- Data shown

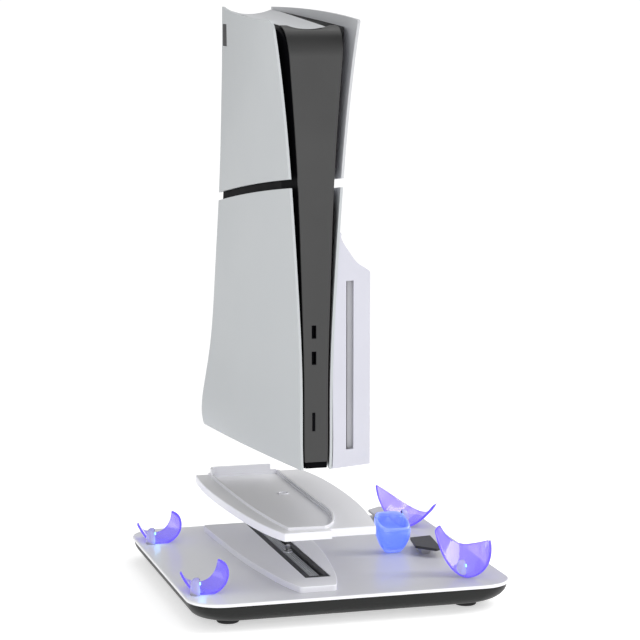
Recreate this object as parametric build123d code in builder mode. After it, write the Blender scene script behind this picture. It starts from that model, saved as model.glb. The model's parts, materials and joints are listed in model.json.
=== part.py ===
from build123d import *
import os
from math import cos, radians, sin, sqrt

os.makedirs("parts", exist_ok=True)

# ---------------------------------------------------------------- charging base
BASE_X = 264
BASE_Y = 263.4
CORNER_R = 27
FOOT_H = 4
FOOT_R = 9
FOOT_X = 98
FOOT_Y = 102
TUB_TOP = 19.5
TUB_INSET = 1.2
TUB_WALL = 2.4
# how far the bottom of the hull-shaped tub stands in from its rim, and how many sections shape it
HULL_IN = 18
HULL_STEPS = 7
TUB_CAVITY_IN = 15
PLATE_TOP = 22
PAD_TOP = 26.8
PAD_X = -27.9
# half width of the riser pad at each distance along the depth
PAD_OUTLINE = ((-114.6, 14.5), (-95, 20.6), (-60, 27.2), (-16, 33.1), (38, 37.1), (114.4, 40.9))

# channel in the riser pad
CHANNEL_X = -20.8
CHANNEL_FRONT = -88
CHANNEL_REAR = 108
GASKET_W = 21
GASKET_WALL = 5.2
CHANNEL_FLOOR = 23.2
INSERT_TOP = 24
RIDGE_H = 0.5
RIDGE_W = 0.8
FIT_GAP = 0.15

# captive locating stud
STUD_X = -19.6
STUD_Y = 9.5
STUD_R = 2
STUD_TOP = 30.3
STUD_BOTTOM = 14
STUD_HEAD_R = 4
STUD_HEAD_H = 2
RUN_GAP = 0.06

# ---------------------------------------------------------------- docking plate
DOCK_BOTTOM = 61.2
DOCK_TOP = 67.7
DOCK_FRONT = -104
DOCK_REAR = 131.8
TRAY_FLOOR = 66.2
RIM_TOP = 69.9
RIM_W = 2
RING_X = -14
RING_Y = 45
RING_R = 4.8
WALL_TOP = 75

# ---------------------------------------------------------------- console
XC = -24.5
YF = -95.8
Z0 = 115.4
DEPTH = 216
PANEL_T = 2.1
BULGE = 2.3
# panel front and rear half widths and front band half width at each height
HEIGHTS = (0, 60, 120, 178, 228, 262, 294, 328, 362)
FRONT_HALF = (12.4, 13.2, 15.2, 18.6, 22, 24.8, 28, 32.2, 37.6)
REAR_HALF = (41, 36.4, 31, 27.6, 25.2, 24.2, 23.4, 22.8, 22.5)
BAND_HALF = (8.8, 9.6, 10.9, 12.7, 14.7, 16.7, 19, 21.6, 24.2)
FRONT_TOP = 350
REAR_TOP = 359.5
# the top edge dips on the left panel and crowns on the right one
LEFT_TOP_MID = 352.4
RIGHT_TOP_MID = 356.9
LEFT_TOP_R = 9
RIGHT_TOP_R = 3
SLIT_FRONT = 221.7
SLIT_MID = 209.5
SLIT_REAR = 194.5
SLIT_W = 6.8
INSET_Y0 = 190
INSET_Y1 = 210
INSET_Z0 = 326.5
INSET_Z1 = 345
CORE_GAP = 3.2
CORE_WALL = 2.4
CORE_FRONT = 2
CORE_REAR = 213
CORE_BOTTOM = 1.2
SHOULDER_Y = 30
ROLL_R = 22
ROLL_Z = 322
CORE_REAR_TOP = 357
ROOF_IN_REAR = 346
VALLEY_R = 52
VALLEY_Z = 393.5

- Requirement
Repeat every line of the material exactly as given.

- Solution to this task
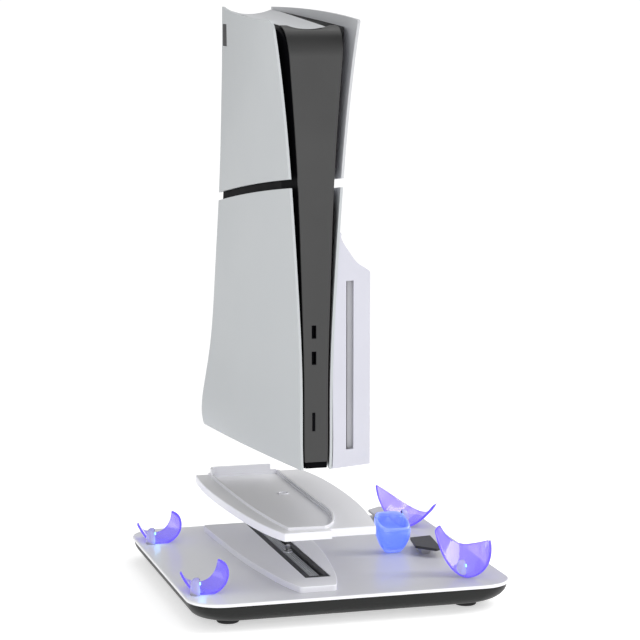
Recreate this object as parametric build123d code in builder mode. After it, write the Blender scene script behind this picture. It starts from that model, saved as model.glb. The model's parts, materials and joints are listed in model.json.
=== part.py ===
from build123d import *
import os
from math import cos, radians, sin, sqrt

os.makedirs("parts", exist_ok=True)

# ---------------------------------------------------------------- charging base
BASE_X = 264
BASE_Y = 263.4
CORNER_R = 27
FOOT_H = 4
FOOT_R = 9
FOOT_X = 98
FOOT_Y = 102
TUB_TOP = 19.5
TUB_INSET = 1.2
TUB_WALL = 2.4
# how far the bottom of the hull-shaped tub stands in from its rim, and how many sections shape it
HULL_IN = 18
HULL_STEPS = 7
TUB_CAVITY_IN = 15
PLATE_TOP = 22
PAD_TOP = 26.8
PAD_X = -27.9
# half width of the riser pad at each distance along the depth
PAD_OUTLINE = ((-114.6, 14.5), (-95, 20.6), (-60, 27.2), (-16, 33.1), (38, 37.1), (114.4, 40.9))

# channel in the riser pad
CHANNEL_X = -20.8
CHANNEL_FRONT = -88
CHANNEL_REAR = 108
GASKET_W = 21
GASKET_WALL = 5.2
CHANNEL_FLOOR = 23.2
INSERT_TOP = 24
RIDGE_H = 0.5
RIDGE_W = 0.8
FIT_GAP = 0.15

# captive locating stud
STUD_X = -19.6
STUD_Y = 9.5
STUD_R = 2
STUD_TOP = 30.3
STUD_BOTTOM = 14
STUD_HEAD_R = 4
STUD_HEAD_H = 2
RUN_GAP = 0.06

# ---------------------------------------------------------------- docking plate
DOCK_BOTTOM = 61.2
DOCK_TOP = 67.7
DOCK_FRONT = -104
DOCK_REAR = 131.8
TRAY_FLOOR = 66.2
RIM_TOP = 69.9
RIM_W = 2
RING_X = -14
RING_Y = 45
RING_R = 4.8
WALL_TOP = 75

# ---------------------------------------------------------------- console
XC = -24.5
YF = -95.8
Z0 = 115.4
DEPTH = 216
PANEL_T = 2.1
BULGE = 2.3
# panel front and rear half widths and front band half width at each height
HEIGHTS = (0, 60, 120, 178, 228, 262, 294, 328, 362)
FRONT_HALF = (12.4, 13.2, 15.2, 18.6, 22, 24.8, 28, 32.2, 37.6)
REAR_HALF = (41, 36.4, 31, 27.6, 25.2, 24.2, 23.4, 22.8, 22.5)
BAND_HALF = (8.8, 9.6, 10.9, 12.7, 14.7, 16.7, 19, 21.6, 24.2)
FRONT_TOP = 350
REAR_TOP = 359.5
# the top edge dips on the left panel and crowns on the right one
LEFT_TOP_MID = 352.4
RIGHT_TOP_MID = 356.9
LEFT_TOP_R = 9
RIGHT_TOP_R = 3
SLIT_FRONT = 221.7
SLIT_MID = 209.5
SLIT_REAR = 194.5
SLIT_W = 6.8
INSET_Y0 = 190
INSET_Y1 = 210
INSET_Z0 = 326.5
INSET_Z1 = 345
CORE_GAP = 3.2
CORE_WALL = 2.4
CORE_FRONT = 2
CORE_REAR = 213
CORE_BOTTOM = 1.2
SHOULDER_Y = 30
ROLL_R = 22
ROLL_Z = 322
CORE_REAR_TOP = 357
ROOF_IN_REAR = 346
VALLEY_R = 52
VALLEY_Z = 393.5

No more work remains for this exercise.